Good job By Kwaku Sakyi-Addo on Jun 03 2008 at 10:33 AM
Good job, Kwaku. Keep writing especially for us diaspora Ghanaians.
SHAMELESS AND GREEDY IDIOTS By Kwaku Sakyi-Addo on Jun 03 2008 at 10:34 AM
A GENERATION OF SHAMELESS AND GREEDY IDIOTS INDEED... WE ALL CARE ABOUT TODAY AND LEAVE TOMMOROW TO FEND FOR ITSELF... ARE THOSE LIVING AT SPINTEX GOING TO WAKE UP ONE DAY TO PROTEST ABOUT AERO-POLLUTION? THIS WRITER REALLY HIT THE NAIL ON ITS HEAD.. YOU ARE A VISIONARY! BRAVO!
A Tale of My City By Kwaku Sakyi-Addo on Jun 03 2008 at 10:35 AM
Bravo, Kwaku. I live at Tema & pay for my garbage to be cleared by a private company. They used to do this twice a week but occassionally, it slipped to once a week. Recently, for two weeks, no clearance.
That is the way things degenerate gradually into disrepair.
Ungovernable. Thats the word By Kwaku Sakyi-Addo on Jun 03 2008 at 10:35 AM
Oh boy!! you can write. Your choice of words are always picked by my ''antennae'' as pictures.
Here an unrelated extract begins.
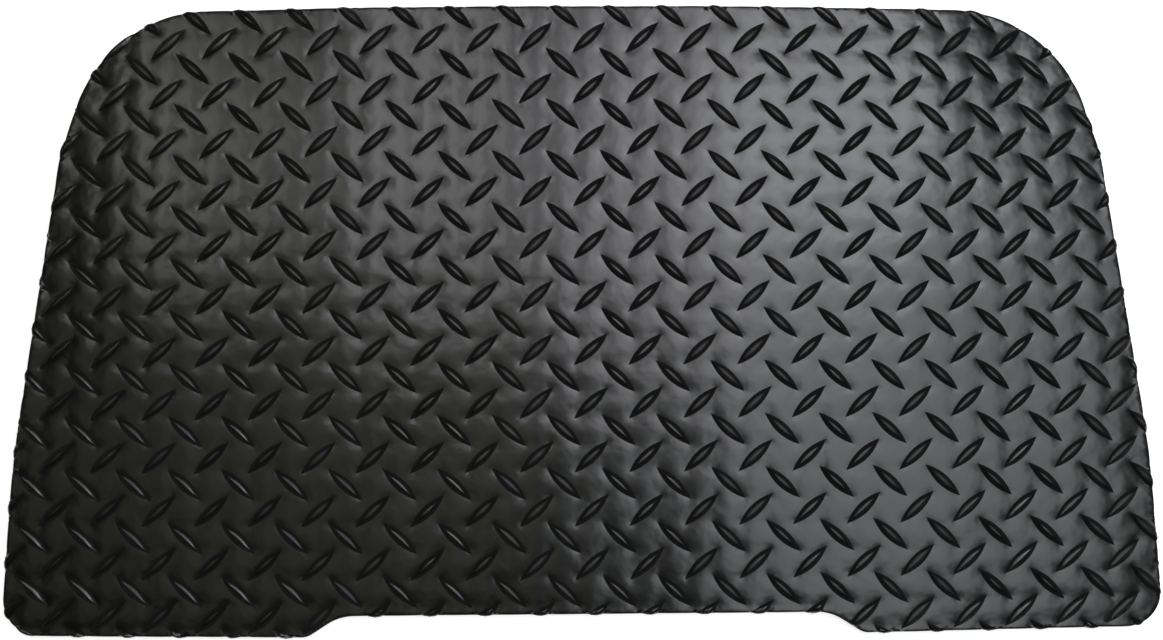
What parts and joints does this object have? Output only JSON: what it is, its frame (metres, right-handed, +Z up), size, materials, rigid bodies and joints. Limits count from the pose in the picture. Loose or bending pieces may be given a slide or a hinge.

I told you in the 90's that your Animal Farm article alone costs more than the Chronicle itself (Sorry Nana.

My problem is that tenant in your throat. Cough him out big time and eject him for good. Somebody grab Accra by the shoulder. She is going wayward indeed.
subtle writer By Kwaku Sakyi-Addo on Jun 03 2008 at 10:36 AM
what more can i say.i want to believe you kept records of all your writtings.pls post them or direct us where we can find them.Not only are they very hilarious, they are very educative. I mean accra needs sherperding.pls keep it up.you are powerful tool for society.you do it in your own small way. maximum respect.alfred.
Objective Piece By Unknown on May 06 2010 at 9:01 AM
Kwaku should be made president, but then he is too honest and frank to win an election; not even a mayoral election. Our politicians simply close their eyes to the chaos around us and instead focus on satisfying their financiers. Well done Kwaku. Do not give up. Let us see more of such thought provoking articles.